Tiān zēng méi làng fā, gù xià fēng zhī xuě. Shēn yuàn juǎn lián kàn, yīng lián jiāng shàng hán.
"Le ciel, jaloux des pruniers éclatants,
Couvre leurs branches de neige.
Derrière les rideaux levés d'une cour reculée,
Peut-être compatis-tu au froid qui m'envahit sur le fleuve ?"
Cette strophe utilise la neige recouvrant les pruniers comme métaphore d'une destinée oppressive. « Le ciel jaloux » personnifie la nature, suggérant une fatalité cruelle. L'évocation d'une « cour reculée » et des « rideaux levés » glisse subtilement vers une adresse indirecte, probablement à un être cher. La dernière ligne, « Peut-être compatis-tu… », révèle une émotion retenue mais profonde, reliant la froideur du paysage à celle du cœur.
Lecture globale
Bien que centré sur la neige et les pruniers, ce ci transcende la simple description pour explorer des thèmes universels : la séparation, l'attente et la mélancolie. La première strophe peint un monde extérieur vaste et désolé, tandis que la seconde introspecte une intimité blessée. Le lien entre ces deux espaces — le fleuve et la cour, le voyageur et l'absent — se noue dans une émotion partagée mais inavouée.
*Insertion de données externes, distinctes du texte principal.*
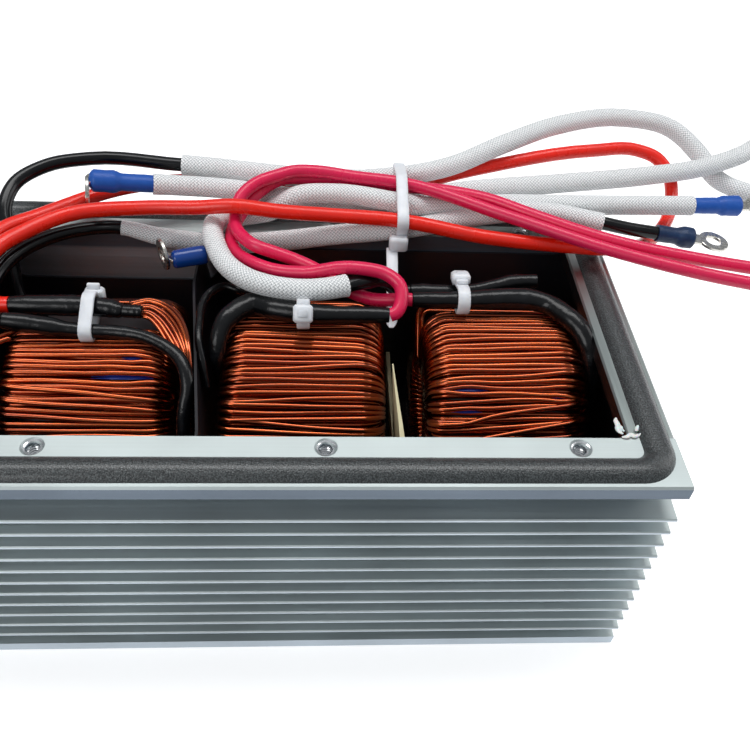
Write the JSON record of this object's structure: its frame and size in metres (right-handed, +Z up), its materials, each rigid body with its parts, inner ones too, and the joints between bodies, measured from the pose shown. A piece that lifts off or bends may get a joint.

Zhou Bangyan excelle ici à tisser des paysages et des sentiments en une tapisserie délicate, où chaque détail naturel (neige, oiseaux, rideaux) devient porteur d'une nostalgie à la fois personnelle et poétique.
Spécificités stylistiques
- Paysage-émotion : un miroir brisé
Les images naturelles (fleuve sinueux, neige sur les prunes) ne sont jamais neutres : elles reflètent une intériorité tourmentée. La « Voie lactée » évoque autant l'infini que l'inaccessibilité du retour. - Dialogues invisibles
La question rhétorique (« Où est le bateau du retour ? ») et l'adresse hypothétique (« Peut-être compatis-tu… ») créent une tension dramatique, comme si le poème était une conversation avec l'absence. - Économie des moyens
Aucun mot superflu. Les verbes précis (« sinuer », « couvrir », « lever ») animent des scènes statiques, tandis que les adjectifs (« limpide », « solitaire ») chargent l'atmosphère d'émotion. - Froidure et chaleur contrariée
Le contraste entre la neige (froid, mort) et les pruniers (éclat, résistance) symbolise le conflit intérieur du poète, entre désespoir et persistance.
Éclairages
Ce ci enseigne que la vraie profondeur émotionnelle réside souvent dans le non-dit. Zhou Bangyan ne décrit pas sa douleur ; il la dissémine dans les plis du paysage — une tour solitaire, une branche ensevelie. Pour nous, lecteurs modernes, c'est une leçon de sensibilité : parfois, un seul détail (un rideau soulevé, un oiseau dans le froid) en dit plus qu'un long discours. Dans un monde bruyant, ce poème murmure l'essentiel : l'art de suggérer, pour mieux toucher.
À propos du poète
Zhou Bangyan (周邦彦, 1056 - 1121), originaire de Qiantang (Hangzhou), fut le grand synthétiseur du lyrisme retenu des Song du Nord. Ses poèmes, d'une richesse ornementale et d'une perfection formelle, inventèrent des dizaines de nouveaux tons et mètres. Consacré "couronne des poètes lyriques", il influença profondément Jiang Kui et Wu Wenying, devenant le maître fondateur de l'école du mètre rigoureux.